I;m not exactly sure how it was done, but it was like the ink didn't dry and just got on some other skin. I've gotten most off w/ alcohol pads, but I'm def gonna give the baby oil a try. Thanks!


----------



## WeLoveHiro (Apr 14, 2009)

as a person with much ink on her body, i can say that a lil soap and warm water should wash surface tattoo ink right off....without any problems...


----------



## jeanie brown (Jan 5, 2009)

neat fairy liquid?


----------



## browncat (Feb 5, 2008)

My Dalmatian puppy was ear tattooed when he was still with his littermates a few days before I picked him up. All the pups were done and put back in their pen after the procedure. When I got him he was sporting lovely green dye marks all over his pretty face. I was appalled! 
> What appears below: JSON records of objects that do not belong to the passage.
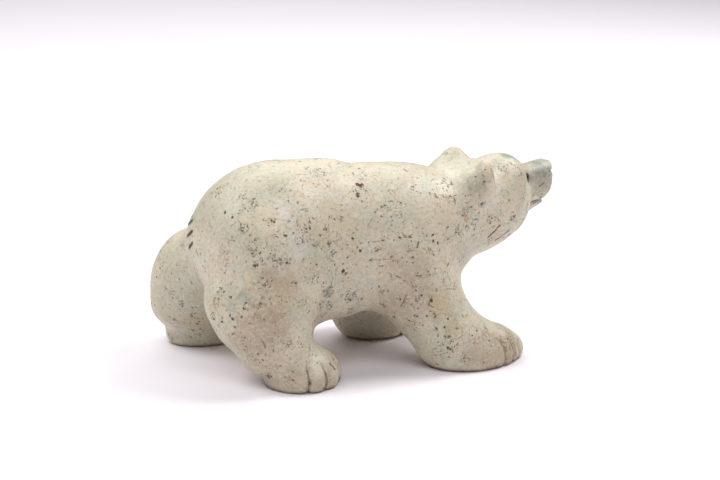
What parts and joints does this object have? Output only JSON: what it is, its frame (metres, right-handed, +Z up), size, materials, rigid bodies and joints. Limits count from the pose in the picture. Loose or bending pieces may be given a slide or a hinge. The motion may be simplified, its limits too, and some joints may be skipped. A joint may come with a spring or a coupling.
{
  "type": "stone bear carving",
  "caption": "Pale mottled stone carving of a standing bear, head raised and turned, with round black inlaid eyes; a small shelf sculpture that stands on its flat soles.",
  "frame": {"origin": "middle of the carving's box at the height of its soles", "axes": "+X towards the nose, +Y towards the bear's left, +Z up"},
  "size_m": [0.1044, 0.0558, 0.0507],
  "materials": {
    "stone": "hand polished to a soft sheen, mottled cream and grey green with small dark pits",
    "eye_stone": "polished black"
  },
  "bodies": {
    "root": {"stone_bear": "stone", "left_eye_inlay": "eye_stone", "right_eye_inlay": "eye_stone"}
  },
  "joints": []
}
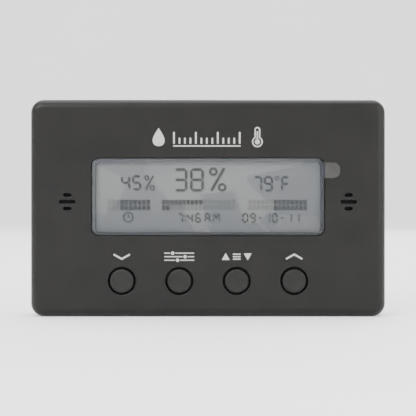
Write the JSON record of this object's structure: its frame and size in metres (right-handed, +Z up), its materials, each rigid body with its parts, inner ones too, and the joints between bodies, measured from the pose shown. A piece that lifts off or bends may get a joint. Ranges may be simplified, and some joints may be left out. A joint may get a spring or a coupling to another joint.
{
  "type": "digital hygrometer",
  "caption": "Pocket digital hygrometer: black case with a wide LCD, round push keys, side sensor vents and a coin cell behind a coin-slot door in the back.",
  "frame": {"origin": "centre of the footprint under the standing instrument, on the plane of its bottom edge", "axes": "+X to the reader's right along the longest side, +Y from the display towards the back, +Z up"},
  "size_m": [0.086, 0.012, 0.0526],
  "materials": {
    "case_plastic": "black ABS with a fine satin texture",
    "key_plastic": "black ABS, slightly duller than the case",
    "lens_acrylic": "clear acrylic, polished",
    "film_clear": "thin cloudy protective film",
    "tape_grey": "grey adhesive tape",
    "lcd_glass": "thin glass with clear electrodes",
    "polariser": "grey polarising film",
    "reflector": "silver grey reflective film",
    "zebra_elastomer": "soft striped elastomer",
    "carrier_plastic": "off-white moulded plastic",
    "silicone": "grey silicone",
    "carbon": "black carbon-filled rubber",
    "board_laminate": "green solder mask over glass-epoxy laminate",
    "epoxy_black": "black epoxy",
    "ceramic_dark": "dark fired ceramic",
    "ceramic_tan": "tan fired ceramic",
    "sensor_white": "white moulded cap",
    "membrane": "dark porous membrane",
    "nickel_plate": "nickel-plated steel",
    "stainless": "stainless steel, bright",
    "lithium": "dull soft metal foil",
    "black_zinc": "black zinc-plated steel"
  },
  "bodies": {
    "case": {"front_housing": "case_plastic", "rear_housing": "case_plastic", "display_lens": "lens_acrylic", "lens_adhesive_frame": "tape_grey", "display_film": "film_clear", "lcd_front_polariser": "polariser", "lcd_front_glass": "lcd_glass", "lcd_rear_glass": "lcd_glass", "lcd_reflector": "reflector", "zebra_connector_upper": "zebra_elastomer", "zebra_connector_lower": "zebra_elastomer", "display_carrier": "carrier_plastic", "keypad_mat": "silicone", "circuit_board": "board_laminate", "controller_glob_top": "epoxy_black", "clock_crystal": "nickel_plate", "resistor_1": "ceramic_dark", "resistor_2": "ceramic_dark", "resistor_3": "ceramic_dark", "capacitor_1": "ceramic_tan", "capacitor_2": "ceramic_tan", "reservoir_capacitor": "ceramic_tan", "humidity_sensor": "sensor_white", "thermistor": "epoxy_black", "vent_membrane_left": "membrane", "vent_membrane_right": "membrane", "battery_contact_negative": "nickel_plate", "battery_contact_positive": "nickel_plate", "coin_cell_can": "stainless", "coin_cell_gasket": "carbon", "coin_cell_cap": "stainless", "coin_cell_anode": "lithium", "coin_cell_cathode": "carbon", "case_screw_1": "black_zinc", "board_screw_1": "nickel_plate", "case_screw_2": "black_zinc", "board_screw_2": "nickel_plate", "case_screw_3": "black_zinc", "board_screw_3": "nickel_plate", "case_screw_4": "black_zinc", "board_screw_4": "nickel_plate"},
    "key_down": {"key_down": "key_plastic", "key_down_pill": "carbon"},
    "key_set": {"key_set": "key_plastic", "key_set_pill": "carbon"},
    "key_recall": {"key_recall": "key_plastic", "key_recall_pill": "carbon"},
    "key_up": {"key_up": "key_plastic", "key_up_pill": "carbon"},
    "door_seal": {"battery_door_seal": "silicone"},
    "door": {"battery_door": "case_plastic"}
  },
  "joints": [
    {"name": "key_down_press", "type": "slide", "parent": "case", "child": "key_down", "axis": [0, 1, 0], "range_m": [0, 0.0008], "stiffness_N_per_m": 600, "deforming": ["keypad_mat"]},
    {"name": "key_set_press", "type": "slide", "parent": "case", "child": "key_set", "axis": [0, 1, 0], "range_m": [0, 0.0008], "stiffness_N_per_m": 600, "deforming": ["keypad_mat"]},
    {"name": "key_recall_press", "type": "slide", "parent": "case", "child": "key_recall", "axis": [0, 1, 0], "range_m": [0, 0.0008], "stiffness_N_per_m": 600, "deforming": ["keypad_mat"]},
    {"name": "key_up_press", "type": "slide", "parent": "case", "child": "key_up", "axis": [0, 1, 0], "range_m": [0, 0.0008], "stiffness_N_per_m": 600, "deforming": ["keypad_mat"]},
    {"name": "door_lift", "type": "slide", "parent": "case", "child": "door_seal", "axis": [0, 1, 0], "range_m": [0, 0.014]},
    {"name": "door_turn", "type": "hinge", "parent": "door_seal", "child": "door", "pos_m": [0, 0.0052, 0.027], "axis": [0, 1, 0], "range_deg": [-40, 0]}
  ]
}
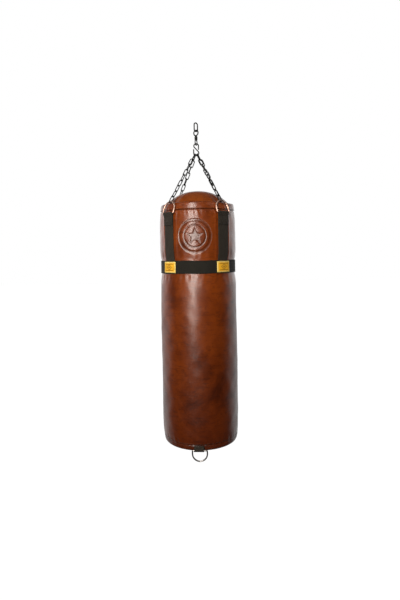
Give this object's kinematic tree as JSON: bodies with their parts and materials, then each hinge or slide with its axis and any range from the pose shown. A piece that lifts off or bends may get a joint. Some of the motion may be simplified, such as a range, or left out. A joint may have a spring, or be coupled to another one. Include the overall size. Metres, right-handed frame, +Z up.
{
  "type": "uppercut bag",
  "caption": "Leather punching bag hung from four chains, an S hook and a swivel, with a webbing harness, D rings and a floor ring.",
  "frame": {"origin": "where the ceiling hook bears, inside the top of the top link", "axes": "+Z up along the bag's axis, front of the bag towards -Y, +X to the viewer's right"},
  "size_m": [0.3076, 0.3157, 1.3158],
  "materials": {
    "brown_leather": "waxed pull-up leather, tan to dark brown, semi-gloss",
    "black_webbing": "heavy black nylon webbing",
    "yellow_weave": "woven label, golden yellow with a pale border",
    "black_steel": "blackened steel, satin",
    "chain_steel": "blackened steel, satin",
    "antique_copper": "antique copper plating",
    "dull_nickel": "dull nickel plating",
    "grey_foam": "closed-cell foam",
    "textile_fill": "shredded textile"
  },
  "bodies": {
    "hanger": {"top_link": "black_steel"},
    "swivel_head": {"swivel_eye": "black_steel"},
    "swivel_body": {"swivel_barrel": "black_steel"},
    "hook": {"s_hook": "black_steel"},
    "bag": {"chain_front_left_link_1": "chain_steel", "chain_front_left_link_2": "chain_steel", "chain_front_left_link_3": "chain_steel", "chain_front_left_link_4": "chain_steel", "chain_front_left_link_5": "chain_steel", "chain_front_left_link_6": "chain_steel", "chain_front_left_link_7": "chain_steel", "chain_front_left_link_8": "chain_steel", "chain_front_left_link_9": "chain_steel", "strap_front_left": "black_webbing", "label_front_left": "yellow_weave", "chain_front_right_link_1": "chain_steel", "chain_front_right_link_2": "chain_steel", "chain_front_right_link_3": "chain_steel", "chain_front_right_link_4": "chain_steel", "chain_front_right_link_5": "chain_steel", "chain_front_right_link_6": "chain_steel", "chain_front_right_link_7": "chain_steel", "chain_front_right_link_8": "chain_steel", "chain_front_right_link_9": "chain_steel", "strap_front_right": "black_webbing", "label_front_right": "yellow_weave", "chain_back_right_link_1": "chain_steel", "chain_back_right_link_2": "chain_steel", "chain_back_right_link_3": "chain_steel", "chain_back_right_link_4": "chain_steel", "chain_back_right_link_5": "chain_steel", "chain_back_right_link_6": "chain_steel", "chain_back_right_link_7": "chain_steel", "chain_back_right_link_8": "chain_steel", "chain_back_right_link_9": "chain_steel", "strap_back_right": "black_webbing", "label_back_right": "yellow_weave", "chain_back_left_link_1": "chain_steel", "chain_back_left_link_2": "chain_steel", "chain_back_left_link_3": "chain_steel", "chain_back_left_link_4": "chain_steel", "chain_back_left_link_5": "chain_steel", "chain_back_left_link_6": "chain_steel", "chain_back_left_link_7": "chain_steel", "chain_back_left_link_8": "chain_steel", "chain_back_left_link_9": "chain_steel", "strap_back_left": "black_webbing", "label_back_left": "yellow_weave", "waist_band": "black_webbing", "bottom_tab": "black_webbing", "leather_shell": "brown_leather", "dome_cap": "brown_leather", "bottom_panel": "brown_leather", "foam_padding": "grey_foam", "filling": "textile_fill"},
    "ring_front_left": {"d_ring_front_left": "antique_copper"},
    "ring_front_right": {"d_ring_front_right": "antique_copper"},
    "ring_back_right": {"d_ring_back_right": "antique_copper"},
    "ring_back_left": {"d_ring_back_left": "antique_copper"},
    "bottom_ring_body": {"bottom_ring": "dull_nickel"}
  },
  "joints": [
    {"name": "top_swing", "type": "hinge", "parent": "hanger", "child": "swivel_head", "pos_m": [0, 0, -0.0325], "axis": [0.788, 0.6157, 0], "range_deg": [-30, 30]},
    {"name": "swivel_turn", "type": "hinge", "parent": "swivel_head", "child": "swivel_body", "pos_m": [0, 0, -0.06], "axis": [0, 0, 1], "continuous": true},
    {"name": "hook_swing", "type": "hinge", "parent": "swivel_body", "child": "hook", "pos_m": [0, 0, -0.088], "axis": [0.5, 0.866, 0], "range_deg": [-30, 30]},
    {"name": "bag_swing", "type": "hinge", "parent": "hook", "child": "bag", "pos_m": [0, 0, -0.1285], "axis": [1, 0, 0], "range_deg": [-15, 15]},
    {"name": "front_left_ring_rock", "type": "hinge", "parent": "bag", "child": "ring_front_left", "pos_m": [-0.11226, -0.10841, -0.374], "axis": [0.6947, -0.7193, 0], "range_deg": [-1.5, 1]},
    {"name": "front_right_ring_rock", "type": "hinge", "parent": "bag", "child": "ring_front_right", "pos_m": [0.10031, -0.11955, -0.374], "axis": [0.766, 0.6428, 0], "range_deg": [-1.5, 1]},
    {"name": "back_right_ring_rock", "type": "hinge", "parent": "bag", "child": "ring_back_right", "pos_m": [0.11955, 0.10031, -0.374], "axis": [-0.6428, 0.766, 0], "range_deg": [-1.5, 1]},
    {"name": "back_left_ring_rock", "type": "hinge", "parent": "bag", "child": "ring_back_left", "pos_m": [-0.10031, 0.11955, -0.374], "axis": [-0.766, -0.6428, 0], "range_deg": [-1.5, 1]},
    {"name": "bottom_ring_swing", "type": "hinge", "parent": "bag", "child": "bottom_ring_body", "pos_m": [-0.00814, -0.15538, -1.268], "axis": [0.9986, -0.0523, 0], "range_deg": [-165, 45]}
  ]
}
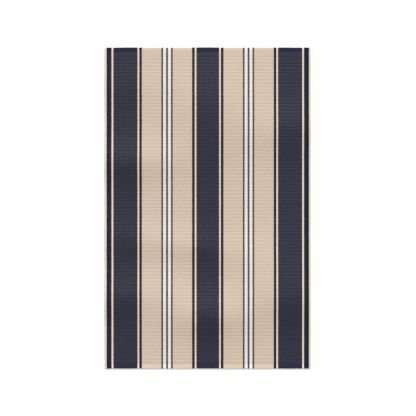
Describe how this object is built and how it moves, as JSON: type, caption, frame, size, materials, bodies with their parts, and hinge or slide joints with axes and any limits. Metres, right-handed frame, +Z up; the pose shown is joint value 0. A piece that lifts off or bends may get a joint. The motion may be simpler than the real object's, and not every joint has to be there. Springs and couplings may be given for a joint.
{
  "type": "golf towel",
  "caption": "Rectangular striped waffle-weave cloth towel with a plain hem turned and lockstitched along every edge, lying flat face up.",
  "frame": {"origin": "middle of the underside, on the surface that the towel lies on", "axes": "+X across the width, +Y along the length, +Z up out of the striped face"},
  "size_m": [0.4064, 0.635, 0.0025],
  "materials": {
    "waffle_cloth": "undyed polyester waffle weave, printed on its face with lengthwise navy, tan and white stripes, low sheen",
    "hem_cloth": "undyed polyester plain weave, printed on its face with the same stripes to the edge, matte",
    "seam_thread": "undyed polyester sewing thread, printed with the cloth where it shows on the face"
  },
  "bodies": {
    "root": {"waffle_field": "waffle_cloth", "top_hem": "hem_cloth", "bottom_hem": "hem_cloth", "left_hem": "hem_cloth", "right_hem": "hem_cloth", "top_needle_thread": "seam_thread", "bottom_needle_thread": "seam_thread", "left_needle_thread": "seam_thread", "right_needle_thread": "seam_thread", "top_bobbin_thread": "seam_thread", "bottom_bobbin_thread": "seam_thread", "left_bobbin_thread": "seam_thread", "right_bobbin_thread": "seam_thread"}
  },
  "joints": []
}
I was told the "ink" would wear off eventually. I remember (this was 14 years ago) scrubbing with soap and water to no avail. I didn't use anything harsher as it was the puppy's face I was dealing with. So I waited for the green to go away on its own. I think it was close to a month before all signs of the ink were gone.


----------



## Yoshismom (Jul 6, 2005)

Dial soap is what they use on me to get the dye off of my face when I have had my hair colored;-)


----------



## vthomassie (Apr 30, 2012)

chilady502 said:


> Ok... when I had Zoe spayed they also tattoed her tummy. They didn't tell me until I picked her up (yes, I know, I couldn't believe they would do that either). It is just a little line in kelly green ink, but the ink got all over her tummy & hind leg. My vet used a little alcohol to get some off but I didn't want to irritate it too much right after the spay. It's been a week now & it is driving me NUTS! HELP! How do I get this ink off? Any suggestions on what I should use?
> :foxes15:


did the vet tell you that the tattoo is used to identify a dog that has been spayed? if something should happen to you and your pup manages to get to a rescue, shelter, or private person, they may want to spay her and when she goes to the vet he will see the tattoo and know she is already spayed. i found a dog nobody claimed and when i brought her to get spayed he opened her up and found out she had been spayed young so no scars. i didn't want to wait for a heat cycle but the next dog i found and no body claimed i waited and no heat cycle. if spayed youn there will be no scar. better to have a tattoo than to have anesthetic for no reason. tattoos ink will come off in time, that is why to make it stay it is put in with needle type tattooer.


----------



## Mouvelous (May 31, 2012)

i am a tattoo artist... tattoo ink is actually a oil so they best way to get it off is oil not soap. the best thing is green soap used in tattooing or medical use or petroluem jelly or baby oil. apply and wipe off. then wash. hope this helps i know the thread is old but it should help for people in the future with this problem.


----------